Bash / Regex: Replacing the second field in a CSV file when some of the first fields start with quotes and commas within those

This question is for a code written in bash, but is really more a regex question. I have a file (ARyy.txt) with CSV values in them. I want to replace the second field with NaN. This is no problem at all for the simple cases (rows 1 and 2 in the example), but it's much more difficult for a few cases where there are quotes in the first field and they have commas in them. These quotes are literally only there to indicate there are commas within them (so if quotes are only there if commas are there and vice versa). Quotes are always the first and last characters if there are commas in the first field.
Here is what I have thus far. NOTE: please try to answer using sed and the general format. There is a way to do this using awk for FPAT from what I know but I need one using sed ideally (or simple use case of awk).
#!/bin/bash
LN=1 #Line Number
while read -r LIN #LIN is a variable containing the line
do
echo "$LN: $LIN"
((LN++))
if [ $LN -eq 1 ]; then
continue #header line
elif [[ {$LIN:0:1} == "\"" ]]; then #if the first character in the line is quote
sed -i '${LN}s/\",/",NaN/' ARyy.txt #replace quote followed by comma with quote followed by comma followed by NaN
else #if first character doesn't start with a quote
sed -i '${LN}s/,[^,]*/,0/' ARyy.txt; fi
done < ARyy.txt
Other pertinent info:
There are never double or nested quotes or anything peculiar like this
There can be more than one comma inside the quotations
I am always replacing the second field
The second field is always just a number for the input (Never words or quotes)
Input Example:
Fruit, Weight, Intensity, Key
Apple, 10, 12, 343
Banana, 5, 10, 323
"Banana, green, 10 MG", 3, 14, 444 #Notice this line has commas in it but it has quotes to indicate this)
Desired Output:
Fruit, Weight, Intensity, Key
Apple, NaN, 12, 343
Banana, NaN, 10, 323
"Banana, green, 10 MG", NaN, 14, 444 #second field changed to NaN and first field remains in tact
Try this:
sed -E -i '2,$ s/^("[^"]*"|[^",]*)(, *)[0-9]*,/\1\2NaN,/' ARyy.txt
Explanation: sed -E invokes "extended" regular expression syntax, so it's easier to use parenthesized groups.
2,$ = On lines 2 through the end of file...
s/ = Replace...
^ = the beginning of a line
("[^"]*"|[^",]*) = either a double-quoted string or a string that doesn't contain any double-quotes or commas
(, *) = a comma, maybe followed by some spaces
[0-9]* = a number
, = and finally a comma
/ = ...with...
\1 = the first () group (i.e. the original first field)
\2 = the second () group (i.e. comma and spaces)
NaN, = Not a number, and the following comma
/ = end of replacement
Note that if the first field could contain escaped double-quotes and/or escaped commas (not in double-quotes), the first pattern would have to be significantly more complex to deal with them.
BTW, the original has an antipattern I see disturbingly often: reading through a file line-by-line to decide what to do with that line, then running something that processes the entire file in order to change that one line.
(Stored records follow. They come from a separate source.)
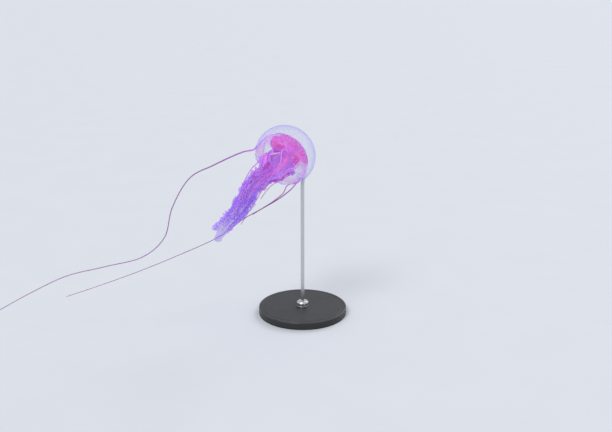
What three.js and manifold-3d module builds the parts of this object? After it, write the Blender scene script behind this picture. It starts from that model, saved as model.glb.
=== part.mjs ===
// Mauve stinger (Pelagia noctiluca): a still, life-size jellyfish on a plain display stand.
// Millimetres, +Z up. The origin is the centre of the stand's underside, on the floor.
// The animal swims up and back to the right. Its bell is built in the bell's own frame:
// local +Z runs from the mouth to the crown, and local +X points at the root of tentacle 1.
// Arms and tentacles trail free, so their routes are offsets from the bell's centre.

import * as THREE from 'three';
import { mergeVertices } from 'three/addons/utils/BufferGeometryUtils.js';
import Module from 'manifold-3d';

const wasm = await Module();
wasm.setup();

// ---------------------------------------------------------------- driving dimensions

// Where the bell is, and how it points. Angles are in degrees.
const BELL_CENTRE = [-22, -14, 225];
const SWIM_HEADING = 51;
const SWIM_RISE = 28;
const BELL_ROLL = 39;

// The bell's outside and its cavity are two flattened spheres. The cavity's is set lower,
// so the jelly is thick at the crown and thins to a knife edge at the rim.
const BELL_RADIUS = 39.6;
const CROWN_HEIGHT = 37.8;
const CAVITY_RADIUS = 36.1;
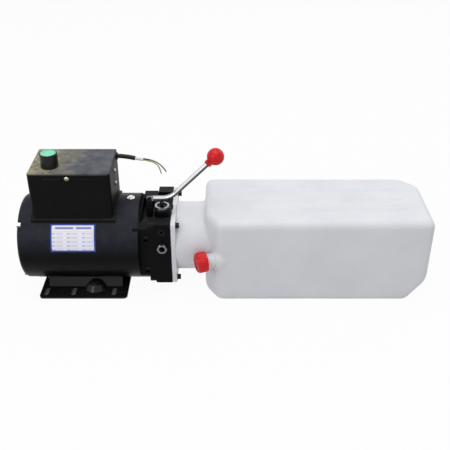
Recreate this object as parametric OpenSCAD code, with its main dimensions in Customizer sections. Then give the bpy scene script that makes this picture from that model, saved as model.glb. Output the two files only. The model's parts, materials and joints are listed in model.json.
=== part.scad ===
// Hydraulic power unit: electric motor, gear pump, manifold and plastic oil tank on one axis.
// Millimetres. +X runs from the motor to the tank, +Y to the back, +Z up.
// The origin is the centre of the foot underside; the motor axis runs along X above it.

/* [Motor] */
// Outside diameter of the rolled shell
motor_d = 160; // [130:1:195]
// Thickness of the shell sheet
shell_t = 3; // [2:0.5:5]
// Length of the shell
shell_l = 193.5; // [160:0.5:235]
// X of the left end of the shell
shell_x = -85; // [-105:0.5:-70]
// Gap between the foot underside and the lowest line of the shell
shell_gap = 10; // [8:0.5:25]
// Length of the rear end bell beyond the shell
bell_l = 25.5; // [20:0.5:32]
// Edge rounding of the rear end bell
bell_round = 9; // [5:0.5:11]
// Length of the lamination stack
stack_l = 100; // [80:1:115]
// X of the left end of the lamination stack
stack_x = -48; // [-52:1:-40]
// Bore of the stator
stator_bore = 86; // [76:1:92]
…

So if you have a thousand-line file, it winds up processing the entire file a thousand times (for a total of a million lines processed). This is what's known as "quadratic scaling", because it takes time proportional to the square of the problem size. As Bruce Dawson put it,
O(n^2) is the sweet spot of badly scaling algorithms: fast enough to make it into production, but slow enough to make things fall down once it gets there.
Given your specific format, in particular that the first field won't ever have any escaped double quotes in it:
sed -E '2,$ s/^("[^"]*"|[^,]*),[^,]*/\1,NaN/' < input.csv > output.csv
This does require the common but non-standard -E option to use POSIX Extended Regular Expression syntax instead of the default Basic (which doesn't support alternation).
One (somewhat verbose) awk idea that replaces the entire set of code posted in the question:
awk -F'"' ' # input field separator = double quotes
function print_line() { # print array
pfx=""
for (i=1; i<=4; i++) {
printf "%s%s", pfx, arr[i]
pfx=OFS
}
printf "\n"
}
FNR==1 { print ; next } # header record
NF==1 { split($0,arr,",") # no double quotes => split line on comma
arr[2]=" NaN" # override arr[2] with " NaN"
}
NF>=2 { split($3,arr,",") # first column in from file contains double quotes
# so split awk field #3 on comma; arr[2] will
# be empty
arr[1]="\"" $2 "\"" # override arr[1] with awk field #1 (the double
# quoted first column from the file
arr[2]=" NaN" # override arr[2] " NaN"
}
{ print_line() } # print our array
' ARyy.txt
For the sample input file this generates:
Fruit, Weight, Intensity, Key
Apple, NaN, 12, 343
Banana, NaN, 10, 323
"Banana, green, 10 MG", NaN, 14, 444
while read -r LIN; do
if [ $LN -eq 1 ]; then
((LN++))
continue
elif [[ $LIN == $(echo "$LIN" | grep '"') ]]; then
word1=$(echo "$LIN" | awk -F ',' '{print $4}')
echo "$LIN" | sed -i "$LN"s/"$word1"/\ NaN/ ARyy2.txt
elif [[ $LIN == $(echo "$LIN" | grep -E '[A-Z][a-z]*[,]\ [0-9]') ]]; then
word2=$(echo "$LIN" | cut -f2 -d ',')
echo "$LIN" | sed -i "$LN"s/"$word2"/\ NaN/ ARyy2.txt
fi
echo "$LN: $LIN"
((LN++))
done <ARyy.txt
make a copy of input ARyy.txt to ARyy2.txt and use this text files as the output.
(read from ARyy.txt and write to ARyy2.txt)
the first elif $(echo "$LIN" | grep '"') checks if the LINE starts with quotes " returns:
once selected, want to grab the number 3 with awk -F ',' '{print $4}and saved to variable word1. -F tells awk to separate columns each time encounters a , so 6 columns in total and number 3 is in column 4 that's why {print $4}
echo "$LIN" | sed -i "$LN"s/"$word1"/\ NaN/ ARyy2.txt
then use sed to select line number with $LN. The number 3 inside variable /$word1/. for replacement with /NaN/ BUT want to add a space to NaN so need to escape \ the space with /\ NaN/
always using echo $LIN to grab the correct LINE
the second elif $(echo "$LIN" | grep -E '[A-Z][a-z]*[,]\ [0-9]') returns:
$LIN only returns one line a time, like this:
The important is to check if the LINE has this pattern Word + space + ONE Digit
once selected, want to grab the number 10[second column] this time with cut -f2 -d ',' and save it to variable word2. -f2 selects the second column, and -d is telling cut to use , to separate each column.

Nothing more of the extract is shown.